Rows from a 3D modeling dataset
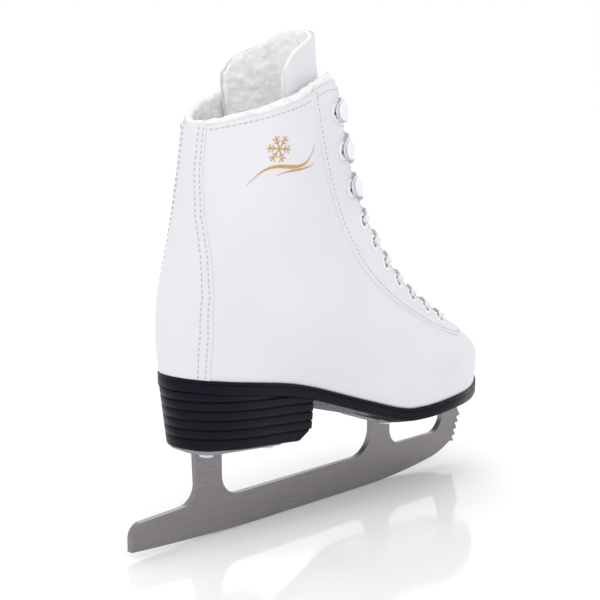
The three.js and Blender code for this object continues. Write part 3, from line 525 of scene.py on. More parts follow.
rise = np.linspace(0, 1, RISE_STEPS) * (COLLAR_LEVEL - 0.01)
turn = np.linspace(-1, 1, ROUND_STEPS)
reach = math.pi - np.where(turn[:, None] < 0, shell_edge(rise, -1), shell_edge(rise, 1))
shell = on_boot(turn[:, None] * reach, rise[None] + 0 * reach, -0.05)
quarters = sheet("quarters_shell", shell, leather, flip=True)
join_doubles(quarters)
skin = LEATHER_THICKNESS / 1000 - 0.0002
with_modifier(quarters, "SOLIDIFY", thickness=skin, offset=-1, use_even_offset=True)
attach(quarters, "boot")
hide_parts("quarters_and_vamp")

# ------------------------------------------------------------------ back panel
# A second piece of leather up the heel, laid over the joint of the two quarters and sewn
# down with a double row of stitches along each edge.
# Half width of the panel at each height (z, half width).
BACK_PANEL = np.array(
    [[80, 20.5], [98, 20.5], [120, 22.5], [140, 22.5], [160, 19], [182, 13.5], [205, 10.5], [290, 9.5]]
)
RAISED = 0.55


def panel_angle(level, inset=0.0):
    """Angle from the back where the panel ends: the arc sine of its half width over the
    boot's half width there, found again six times as that width changes with the angle."""
    height = boot_face(np.zeros_like(level), level)[..., 2]
    half = np.interp(height, *BACK_PANEL.T) - inset
    angle = np.full_like(level, 0.4)
    for _ in range(6):
        wide = boot_face(angle, level)[..., 1] / np.sin(angle)
        angle = np.arcsin(np.clip(half / wide, -1, 1))
    return angle


panel_rise = np.linspace(0.02, COLLAR_LEVEL, 120)
panel_across = np.concatenate([[-1, -1], np.linspace(-0.985, 0.985, 30), [1, 1]])
panel_height = np.concatenate([[-0.9, RAISED * 0.55], np.full(30, RAISED), [RAISED * 0.55, -0.9]])
panel_edge = panel_angle(panel_rise)
panel_lift = panel_height[:, None] + 0 * panel_rise
panel = on_boot(panel_across[:, None] * panel_edge, panel_rise[None], panel_lift)
back_panel = sheet("back_panel_leather", panel, leather, flip=True)
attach(back_panel, "boot")
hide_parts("back_panel")

# ------------------------------------------------------------------ lace facing
# One U-shaped piece of leather that frames the throat from the collar round the toe end,
# stitched down along its outer seam, its inner edge turned and sewn to the lining.
FACING_WALL = 5.2  # depth of the turned edge down the throat
CORNER_DROP, CORNER_FROM, CORNER_ACROSS = 0.17, 0.84, 0.45  # in levels, and shares of the facing


def doubled(lateral, medial):
    """Both sides as one line: down the outer side to the toe, then up the inner side."""
    down = np.stack([math.pi + lateral[:, 0], lateral[:, 1]], axis=1)
    up = np.stack([math.pi - medial[:, 0], medial[:, 1]], axis=1)[::-1]
    return np.vstack([down, up[1:]])


outer_line = doubled(facing_outer, facing_outer)
inner_line = doubled(facing_inner[-1], facing_inner[1])


def facing_place(v):
    """Angle and level across the facing, from its seam (0) to its throat edge (1). Near
    the collar the level drops as a quarter circle, which rounds the front corner."""
    line = outer_line[None] * (1 - v)[:, None, None] + inner_line[None] * v[:, None, None]
    from_collar = np.abs(np.linspace(-1, 1, len(outer_line)))
    near = np.clip((from_collar - CORNER_FROM) / (1 - CORNER_FROM), 0, 1)
    bend = 1 - np.sqrt(1 - np.clip((v - CORNER_ACROSS) / (1 - CORNER_ACROSS), 0, 1) ** 2)
    level = line[..., 1] - CORNER_DROP * bend[:, None] * near[None]
    return line[..., 0], level


facing_v = np.concatenate([[0, 0.0], np.linspace(0.015, 0.985, 34), [1.0, 1.0, 1.0]])
facing_height = np.concatenate(
    [[-0.9, RAISED * 0.5], np.full(34, RAISED), [RAISED * 0.4, -1.2, -FACING_WALL]]
)
theta, level = facing_place(facing_v)
facing_points = on_boot(theta, level, facing_height[:, None] + 0 * theta)
facing = sheet("facing_leather", facing_points, leather, flip=True)
join_doubles(facing)
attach(facing, "boot")
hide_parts("lace_facing")

# ------------------------------------------------------------------ stitches
# Grey polyester thread: one row along the collar, one each side of the facing, and two up
# each edge of the back panel. Each stitch is a short rounded bar that dips at both ends.
thread = Look("grey_thread", (0.56, 0.56, 0.61), 0.7)
at = thread.place()
twist = {"Vector": at, "Scale": 1.6, "Distortion": 1.0}
ply = thread.node("ShaderNodeTexWave", {"bands_direction": "DIAGONAL"}, twist)
thread.feed("Base Color", thread.mix(ply, (0.5, 0.5, 0.55), (0.68, 0.68, 0.73)))
thread.bump(ply, 0.1, 0.7)
STITCH_PITCH, STITCH_LENGTH, STITCH_WIDTH = 3.1, 2.3, 0.62


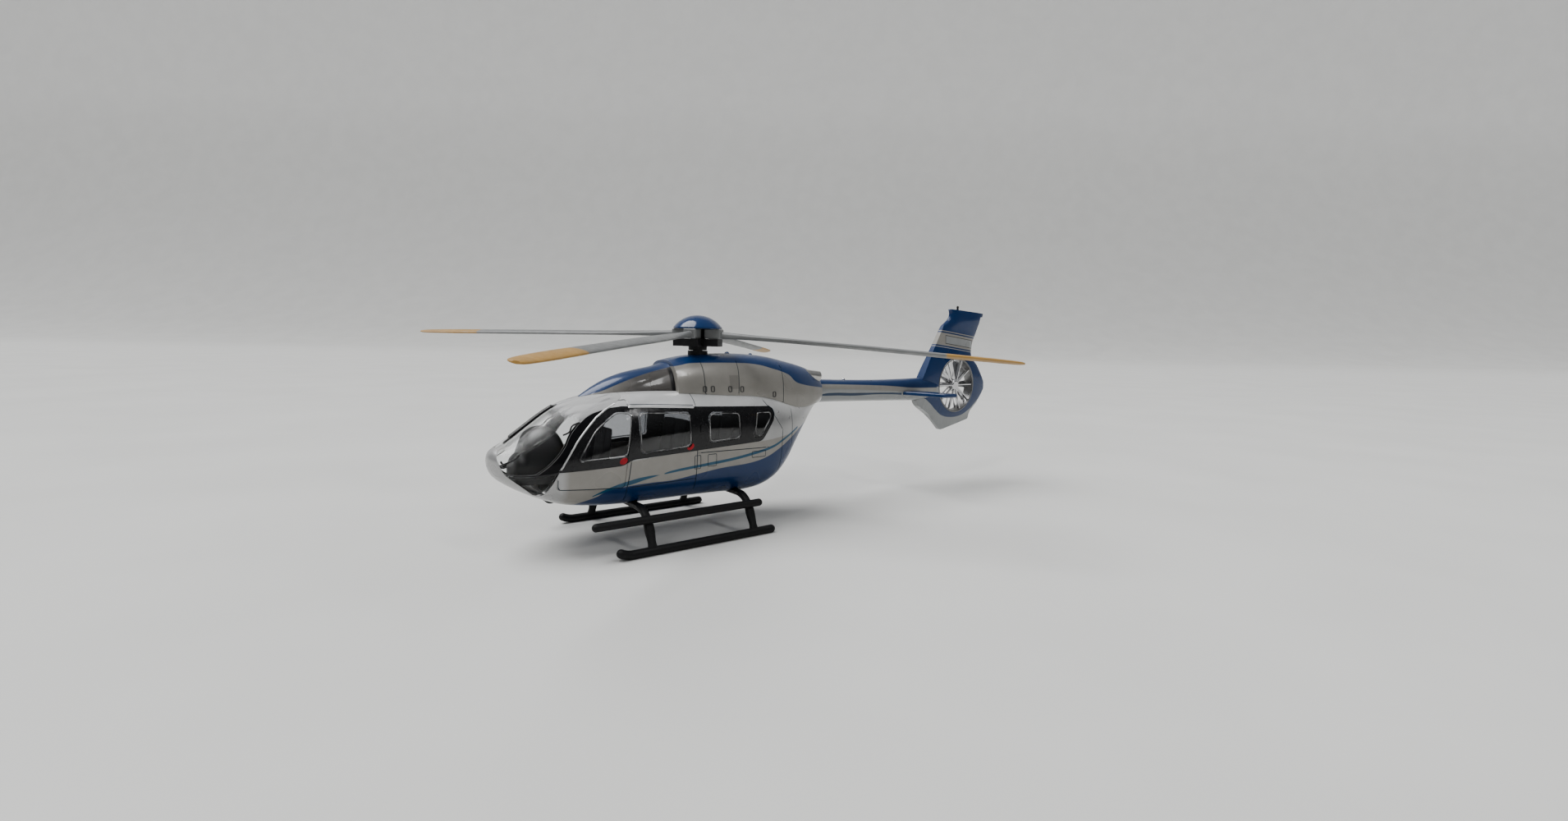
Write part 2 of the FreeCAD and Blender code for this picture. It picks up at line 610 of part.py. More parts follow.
studs = [Part.makeSphere(radius, Vector(0, station, level)) for station, level, radius in ROOF_STUDS]
cowling_grown = loft(COWLING_SECTIONS, -SEAM / 2)
keep_shape("roof_antennas", Part.makeCompound([stud.cut(cowling_grown) for stud in studs]))

WIRE_CUTTER_OUTLINE = [
    (-30.9, 7.75, 0.2), (-29.9, 7.1, 0.5), (-28.9, 7.1, 0.4), (-28.2, 7.6, 0.1),
    (-28.6, 9.3, 0), (-30.5, 9.6, 0),
]
keep_shape("wire_cutter", side_prism(WIRE_CUTTER_OUTLINE, 0, -0.4, 0.4).cut(cabin_grown))


# --- Tail boom, fin, duct and stabiliser -------------------------------------------------------

DUCT_AXIS = Vector(1, 0, 0)
duct_centre = Vector(0, size("duct_station"), size("duct_height"))
boom_form = loft(BOOM_SECTIONS)


def fin_form(grow=0.0):
    """The fin, shroud and ventral fin in one block, thinning towards its edges."""
    wires = []
    for level, middle, half_chord, half_thickness in FIN_THICKNESS:
        section = section_wire(0, -half_chord, 0, half_chord, half_thickness + grow, 2.6, 2.6)
        section.rotate(Vector(0, 0, 0), Vector(1, 0, 0), -90)
        section.translate(Vector(0, middle, level))
        wires.append(section)
    return Part.makeLoft(wires, True, False).common(side_prism(FIN_OUTLINE, grow))


def along_duct(radius, low, high):
    """A cylinder about the tail fan's axis between two x places."""
    return Part.makeCylinder(radius, high - low, duct_centre + Vector(low, 0, 0), DUCT_AXIS)


duct_half = size("duct_half_length")
liner_radius = size("duct_radius") + size("liner_wall")
fin = fin_form().cut([along_duct(liner_radius + SEAM, -6, 6), loft(BOOM_SECTIONS, -SEAM)])
keep_shape("fin_and_shroud", fin)
keep_shape("tail_boom", boom_form)
liner = along_duct(liner_radius, -duct_half, duct_half).cut(along_duct(size("duct_radius"), -6, 6))
lips = [edge for edge in liner.Edges if abs(abs(edge.CenterOfMass.x) - duct_half) < 0.01]
keep_shape("duct_liner", liner.makeFillet(0.2, lips))

BEACON_PLACE = ("0", "82.0", "46.94")
BEACON_DOME_PLACE = ("0", "82.0", "47.75")
beacon_stem = primitive("Cylinder", BEACON_PLACE, Radius="0.3", Height="0.85")
beacon_dome = primitive("Sphere", BEACON_DOME_PLACE, Radius="0.34")
keep(boolean("Fuse", beacon_stem, beacon_dome), "fin_beacon")

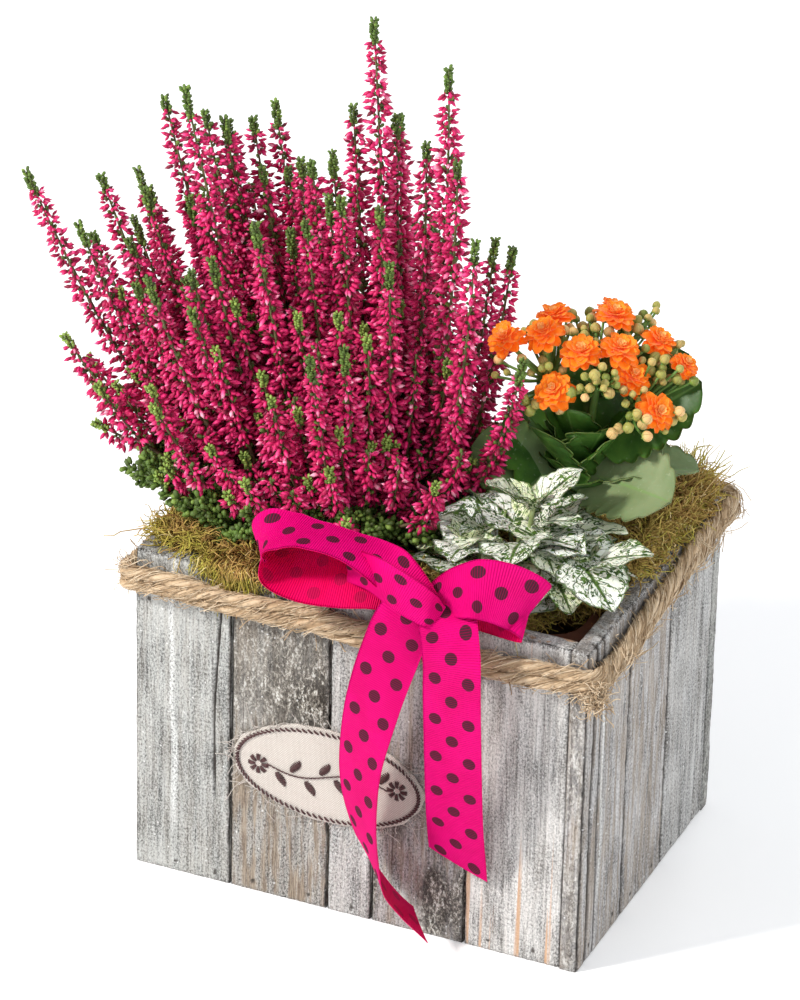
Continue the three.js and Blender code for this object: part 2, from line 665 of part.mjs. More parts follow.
// A spike: rows of two buds each, every row turned against the one below it.
function spikeGeometry(spray, spike) {
  const rings = [];
  const from = Math.max(0.06, spike.reach - HEATHER.flowering);
  const at = (s) => spikePoint(spray, spike, s);
  const push = (s, radii) => {
    const tangent = at(s + 0.01).sub(at(s - 0.01)).normalize();
    rings.push(sectionAt(at(s), tangent, radii, 0));
  };
  push(0.03, Array(4).fill(HEATHER.stem));
  const rows = Math.max(3, Math.round(at(from).distanceTo(at(spike.reach)) / HEATHER.row));
  for (let i = 0; i <= rows; i += 1) {
    const share = i / rows;
    const s = THREE.MathUtils.lerp(from, spike.reach, share);
    const radius = spikeRadius(share, s);
    push(s, Array.from({ length: 4 }, (_, j) => radius * ((i + j) % 2 ? 0.5 : 1)));
  }
  push(spike.reach + 0.02, Array(4).fill(0.6));
  return skin(rings);
}

function heartGeometry({ cu, cv, full }) {
  const top = 0.62 * full;
  return skin(HEART.map((girth, i) => {
    const s = THREE.MathUtils.lerp(0.02, top, i / (HEART.length - 1));
    const centre = heatherPoint(cu, cv, s);
    const tangent = heatherPoint(cu, cv, s + 0.01).sub(centre).normalize();
    const radii = Array.from({ length: 6 }, (_, j) => girth * crownWidth(s) * ((i + j) % 2 ? 0.7 : 1));
    return sectionAt(centre, tangent, radii, 0);
  }));
}

function addHeather() {
  heatherSprays().forEach((spray, k) => {
    const start = heatherPoint(spray.cu, spray.cv, 0);
    const foot = vec(start.x, start.y, soilSurface(start.x, start.y) - SOIL.root_depth);
    const radius = 1.5 * HEATHER.stem;
    const stem = skin([foot, start, heatherPoint(spray.cu, spray.cv, 0.06)].map((centre) => (
      sectionAt(centre, vec(0, 0, 1), Array(4).fill(radius), 0)
    )));
    plant(start.x, start.y, radius);
    const spikes = spray.spikes.map((spike) => spikeGeometry(spray, spike));
    const name = `heather_spray_${String(k + 1).padStart(2, '0')}`;
    add(name, fuse([stem, heartGeometry(spray), ...spikes]), COLOURS.heather, 0.75);
  });
}

// ---------------------------------------------------------------- kalanchoe

// A fleshy leaf with a short stalk and a scalloped edge.
function kalanchoeLeaf(length, width) {
  const { rows, cup, sag, sheet, stalk: stalkHalf, scallop } = KALANCHOE_LEAF;
  const halfWidth = (t, i) => {
    const bladeShare = THREE.MathUtils.clamp((t - 0.2) / 0.8, 0, 1);
    const belly = Math.sin(Math.PI * Math.min(0.93, 0.08 + 0.85 * bladeShare)) ** 0.6;
    return t < 0.19 ? stalkHalf : (width / 2) * belly * scallop[i % 2];
  };
  return blade({ rows, length, halfWidth, cup, sag: length * sag, sheet });
}

// A closed bud on its stalk, which starts at the hub and ends in a small spindle.
function budGeometry(hub, facing, length, size) {
  const profile = [[0, 0.8], [length - size, 0.8], [length, size], [length + 1.3 * size, 0.5]];
  return skin(profile.map(([along, radius]) => (
    sectionAt(hub.clone().addScaledVector(facing, along), facing, Array(4).fill(radius), 0)
  )));
}

// A double bloom: one closed surface that folds out into three layers of petals and back.
function bloomGeometry(radius) {
  const rings = BLOOM_FOLDS.map(([height, reach, wave]) => (
    Array.from({ length: 2 * PETALS.count }, (_, j) => {
      const angle = (j * Math.PI) / PETALS.count;
      const notch = (j % 2 ? 1 : -1) * wave;
      const scale = wave === 0 ? 1 : 1 + PETALS.notch * notch - PETALS.tuck;
      const out = radius * reach * scale;
      return vec(out * Math.cos(angle), out * Math.sin(angle), height + PETALS.wave * notch);
    })
  ));
  return skin(rings);
}

function facingFrom(centre) {
  return centre.clone().sub(vec(...KALANCHOE.heart)).normalize().add(vec(0.12, -0.3, 0.55)).normalize();
}

function hubNear(centre) {
  const hubs = KALANCHOE_HUBS.map((hub) => vec(...hub));
  return hubs.reduce((a, b) => (a.distanceTo(centre) < b.distanceTo(centre) ? a : b));
}

function addKalanchoe() {
  const [x, y] = KALANCHOE.foot;
  const crown = vec(x + 1, y, KALANCHOE.top);
  const foot = vec(x, y, soilSurface(x, y) - SOIL.root_depth);
  const pieces = [skin([[foot, 1], [vec(x, y, 150), 1], [crown, 0.8]].map(([centre, k]) => (
    sectionAt(centre, vec(0, 0, 1), Array(4).fill(k * KALANCHOE.stem), 0)
  )))];
  plant(x, y, KALANCHOE.stem);
  for (const [compass, height, length, width, rise, roll] of KALANCHOE_LEAVES) {
    pieces.push(placed(kalanchoeLeaf(length, width), vec(x, y, height), compass, rise, roll));
  }
  for (const hub of KALANCHOE_HUBS.map((place) => vec(...place))) {
    const bend = crown.clone().lerp(hub, 0.5).add(vec(0, 0, 3));
    pieces.push(stalk([vec(x, y, KALANCHOE.top - 8), bend, hub], 2.2, 1.4));
  }
  BLOOMS.forEach(([bx, by, bz, radius], n) => {
    const centre = vec(bx, by, bz);
    const facing = facingFrom(centre);
    const seat = centre.clone().addScaledVector(facing, -2.6 - 1.6 * GAP);
    const hub = hubNear(centre);
    const bend = hub.clone().lerp(seat, 0.6).addScaledVector(facing, -1.5);
    pieces.push(stalk([hub, bend, seat], 1.1, KALANCHOE.pedicel));
    const spin = radians(137.5 * n + 40 * draw(n, 1));
    const side = vec(Math.cos(spin), Math.sin(spin), 0.35 - 0.8 * draw(n, 2)).normalize();
    pieces.push(budGeometry(hub, side, 11 + 5 * draw(n, 5), 2.2 + 0.5 * draw(n, 7)));
    const bloom = bloomGeometry(radius);
    const turn = new THREE.Quaternion().setFromUnitVectors(vec(0, 0, 1), facing);
    bloom.applyQuaternion(turn);
    bloom.translate(bx, by, bz);
    add(`kalanchoe_bloom_${String(n + 1).padStart(2, '0')}`, bloom, COLOURS.bloom, 0.6);
  });
  add('kalanchoe_plant', fuse(pieces), COLOURS.kalanchoe, 0.5);
}

// ---------------------------------------------------------------- hypoestes

function hypoestesLeaf(length) {
  const { rows, cup, sag, sheet, stalk: stalkHalf, half, wave } = HYPOESTES_LEAF;
  const halfWidth = (t, i) => {
    const bladeShare = THREE.MathUtils.clamp((t - 0.18) / 0.82, 0, 1);
    const belly = Math.sin(Math.PI * Math.min(0.96, 0.08 + 0.9 * bladeShare ** 0.85)) ** 0.85;
    return t < 0.17 ? stalkHalf : half * length * belly * wave[i % 2];
  };
  return blade({ rows, length, halfWidth, cup, sag: length * sag, sheet });
}

function addHypoestes() {
  const [x, y] = HYPOESTES.foot;
  const ground = soilSurface(x, y);
  const foot = vec(x, y, ground - SOIL.root_depth);
  const collar = vec(x, y, ground + 4);
  const radius = 1.6 * HYPOESTES.stem;
  const pieces = [skin([foot, collar].map((centre) => (
    sectionAt(centre, vec(0, 0, 1), Array(4).fill(radius), 0)
  )))];
  plant(x, y, radius);
  HYPOESTES_STEMS.forEach(([tx, ty, tz, longest], k) => {
    const tip = vec(tx, ty, tz);
    const start = vec(x, y, ground + 1);
    const bend = start.clone().lerp(tip, 0.45).add(vec(0, 0, 4));
    pieces.push(stalk([start, bend, tip], HYPOESTES.stem, 0.8 * HYPOESTES.stem));
    const shares = k === 1 ? [0.4, 0.7, 1] : [0.55, 1];
    shares.forEach((share, n) => {
      const at = new THREE.CatmullRomCurve3([start, bend, tip]).getPoint(share * 0.97);
      for (const side of [0, 180]) {
        const compass = side + 90 * n + 38 * k + 30 * draw(k, n + 3);
        const rise = 14 + 14 * n + 12 * draw(k + 3, n + side);
        const length = longest * (1 - 0.13 * n);
        pieces.push(placed(hypoestesLeaf(length), at, compass, rise));
      }
    });
  });
  add('hypoestes_plant', fuse(pieces), COLOURS.hypoestes, 0.6);
}

addBox();
addLiner();
addHeather();
addKalanchoe();
addHypoestes();
addSoil();
addAllMoss();
addRope();
addRibbon();
addPatch();

export default part;
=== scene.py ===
import math

import bpy
import numpy as np
from mathutils import Matrix, Vector


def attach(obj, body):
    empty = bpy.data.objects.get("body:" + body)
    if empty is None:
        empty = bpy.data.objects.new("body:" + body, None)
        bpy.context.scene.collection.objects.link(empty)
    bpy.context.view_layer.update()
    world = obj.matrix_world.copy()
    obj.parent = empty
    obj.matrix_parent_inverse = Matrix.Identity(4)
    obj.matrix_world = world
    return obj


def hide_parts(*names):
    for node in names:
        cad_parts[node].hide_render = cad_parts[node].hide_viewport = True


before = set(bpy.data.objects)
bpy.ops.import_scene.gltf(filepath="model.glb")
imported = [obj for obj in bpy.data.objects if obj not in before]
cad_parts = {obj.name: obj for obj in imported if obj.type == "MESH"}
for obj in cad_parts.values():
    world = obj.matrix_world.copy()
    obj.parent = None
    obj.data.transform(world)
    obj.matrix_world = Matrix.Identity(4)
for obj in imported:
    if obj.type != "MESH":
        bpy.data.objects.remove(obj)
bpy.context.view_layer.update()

# Looks of the planted window box. +X is right along the front wall, +Y the back and +Z up, in
# the row frame. Shapes are in millimetres, which build() turns into metres, and so are the point
# values grain, cloth, along and across. Lights, floor, bumps and where() are in metres.
MM = 0.001
TAU = 2 * math.pi
GOLDEN_ANGLE = 2.39996
HALF_W, HALF_D, BOARD, SEAM = 100.0, 74.0, 8.0, 0.5
INSIDE_W, INSIDE_D = HALF_W - BOARD, HALF_D - BOARD
HEATHER_FOOT, KALANCHOE_FOOT, HYPOESTES_FOOT = (-46, 2), (60, 12), (52, -32)


# ---------------------------------------------------------------- numbers and points

def draw(i, k):
    """A number from 0 to 1 that is always the same for the same pair of indices."""
    wave = math.sin(i * 12.9898 + k * 78.233) * 43758.5453
    return wave - math.floor(wave)


def scattered(rng, count, *ranges):
    """Random points or directions, evenly spread between a low and a high value on each axis."""
    return np.column_stack([rng.uniform(low, high, count) for low, high in ranges])


def smooth(x):
    t = np.clip(x, 0, 1)
    return t * t * (3 - 2 * t)


def unit(v):
    return v / np.maximum(np.linalg.norm(v, axis=-1, keepdims=True), 1e-9)


def mix(a, b, t):
    return a + (b - a) * t


def flat_points(x, y, z=0):
    """Points (N, 3) from grids or rows of x and y."""
    return np.column_stack([np.ravel(x), np.ravel(y), 0 * np.ravel(x) + z])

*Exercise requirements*
Filter the listing above for the string "follow" and copy every matching line.

*The answer*
The three.js and Blender code for this object continues. Write part 3, from line 525 of scene.py on. More parts follow.
Write part 2 of the FreeCAD and Blender code for this picture. It picks up at line 610 of part.py. More parts follow.
Continue the three.js and Blender code for this object: part 2, from line 665 of part.mjs. More parts follow.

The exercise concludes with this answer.